Mayor of Pisa
- In office 7 July 1960 – 2 January 1961
- Preceded by: Renato Pagni
- Succeeded by: Vittorio Galluzzi

President of the Province of Pisa
- In office 1948–1951
- Preceded by: Aldo Fascetti
- Succeeded by: Antonino Maccarrone

Personal details
- Born: 2 December 1889 Florence, Kingdom of Italy
- Died: 29 February 1968 (aged 78) Pisa, Italy
- Party: Christian Democracy
- Alma mater: Scuola Normale Superiore
- Profession: Engineer, academic

= Enrico Pistolesi =

Enrico Pistolesi (2 December 1889 – 29 February 1968) was an Italian mathematician, engineer, academic and politician.
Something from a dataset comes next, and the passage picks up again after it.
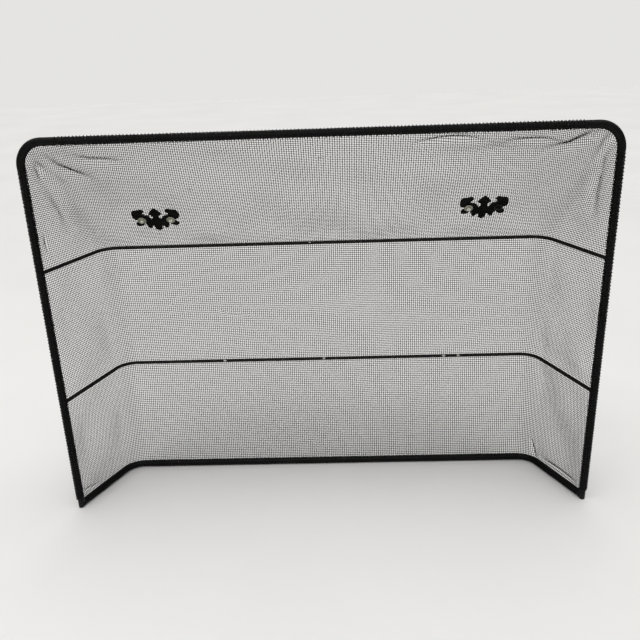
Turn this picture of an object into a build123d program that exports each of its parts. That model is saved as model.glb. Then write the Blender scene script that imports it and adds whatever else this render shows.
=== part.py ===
from build123d import *
from math import asin, atan2, cos, degrees, hypot, pi, sin, sqrt, tan
import os

os.makedirs("parts", exist_ok=True)

# A free-standing fireplace spark guard in millimetres, +Z up.
# -Y is the open side that faces the fire, +Y is the bowed front that faces the room.
# The origin is the middle of the overall box, on the floor.

# ---------------------------------------------------------------- driving dimensions
post_spacing = 1160.0        # between the centre lines of the two posts
rail_height = 837.0          # floor to the top rail's centre line
hoop_rod_d = 12.7            # half-inch rod: posts, top rail and bottom rod
hoop_corner_r = 47.0         # bend of the hoop's centre line
foot_chamfer = 1.0

cross_rod_d = 8.0
upper_rod_z = 571.0
middle_rod_z = 272.0
upper_depth = 187.0          # post centre line to the front run's centre line
middle_depth = 209.0
bottom_depth = 170.0
front_run = 1000.0           # between the two plan corners, before they are bent round
bend_r = 50.0                # plan bends of the cross rods
bead_r = 2.1                 # cross-section radius of a weld bead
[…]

He was a pioneer of aerodynamics in Italy and served as professor of applied mechanics at the University of Pisa, where he was dean of the Faculty of Engineering from 1944 to 1965. He also served as president of the Province of Pisa from 1948 to 1951 and as mayor of Pisa from 1960 to 1961 with the Christian Democracy.

Pistolesi was a member of the Accademia Nazionale dei Lincei, the Pontifical Academy of Sciences, the Accademia nazionale delle scienze, and the Turin Academy of Sciences.